雨の多い季節になりました。昨年の西日本豪雨から1年が経ちますが、その犠牲となった方の多くは高齢者でした。高齢者や障害者、妊婦や子どもを連れて逃げる方など、発災時に即座に動くことが難しい方にとっては日ごろの備えはとても大切です。今一度身の回りの備えを考え、確認してみましょう。
避難のタイミング
災害といっても地震・津波・洪水などいろいろですが、台風や大雨による水害はある程度前から予報を知ることができる点で、直前の予報でしか知ることができない地震や津波よりも、身を守る行動はとりやすいものです。
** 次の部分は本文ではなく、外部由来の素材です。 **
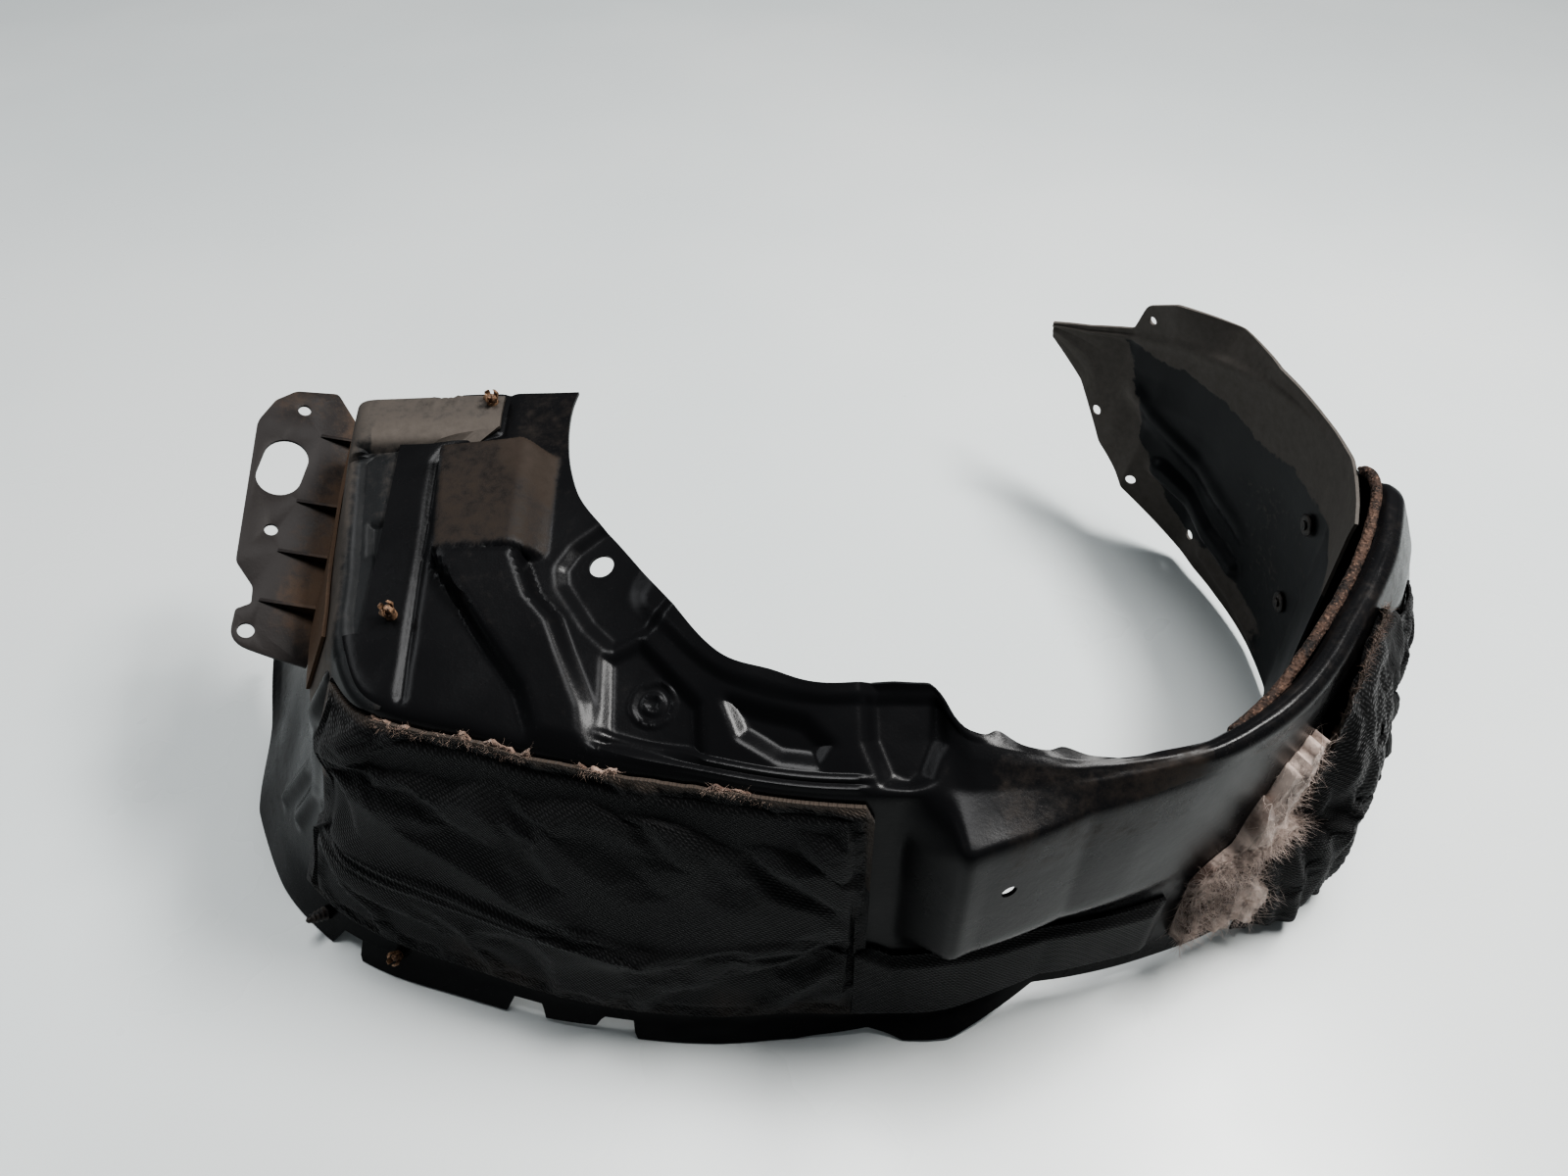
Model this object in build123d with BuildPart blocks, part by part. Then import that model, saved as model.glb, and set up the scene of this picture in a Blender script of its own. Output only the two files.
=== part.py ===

まず、台風や大雨の際には天気予報をチェックして、今後の予報に目を向けることが大切です。
避難が必要な状態が近づいてきた場合、携帯やスマートホンへのメッセージやウェブ、テレビやラジオなどで、避難についての情報発令が通知されます。避難をするように伝えるメッセージは「避難勧告」が知られていますが、その前段階として「避難準備・高齢者等避難開始」情報が発令されます。これは、『避難の準備をしましょう。高齢者等の避難に時間がかかる方、避難しにくい方は今から避難を始めてください』という意味ですから、高齢者や障害者、妊婦や子どもを連れて逃げる方など、避難に時間がかかりそうな方は避難を開始します。
災害時の避難に支援や配慮を要する方の避難は「避難準備・高齢者等避難開始」で避難所へ出発だと覚えておいてください。
日ごろの備えとしての持ち物・準備品の確認
避難をする必要が生じた場合、家を出る準備ができていると即座に行動に移せます。もし、家を出ようとしたときに、「財布がいる、薬がいる、保険証も、食べ物も、水も、携帯の充電器も、他何をもっていったらいい?」と探し出すと時間がかかります。行動を起こすには準備が必要であり、災害時避難の準備は日ごろから可能です。
非常用持ち出し袋として両手が自由になるリュックを用意し、必要なものを入れておきましょう。1週間分程度の薬、お薬手帳、保険証や手帳、家族の連絡先や緊急情報を書いたカード、小銭を含む現金、眼鏡や補聴器と電池、携帯電話の予備バッテリーや充電器など、運べる量を用意し、動きやすい靴や靴下、軍手や杖などと共に、持ち出しやすい場所に置いておきましょう。
水害の場合、必ずしも避難するとも限らず、自宅の二階等で過ごす場合もあります。自宅には、非常食や水を買い置き、1週間程度は買い物に行かなくても過ごせるストックを作っておきましょう。
障害者や高齢者の災害への備えを考えるツールは、国立障害者リハビリテーションセンター研究所が『自分でつくる安心防災帳』を開発し、ウェブで公開しています。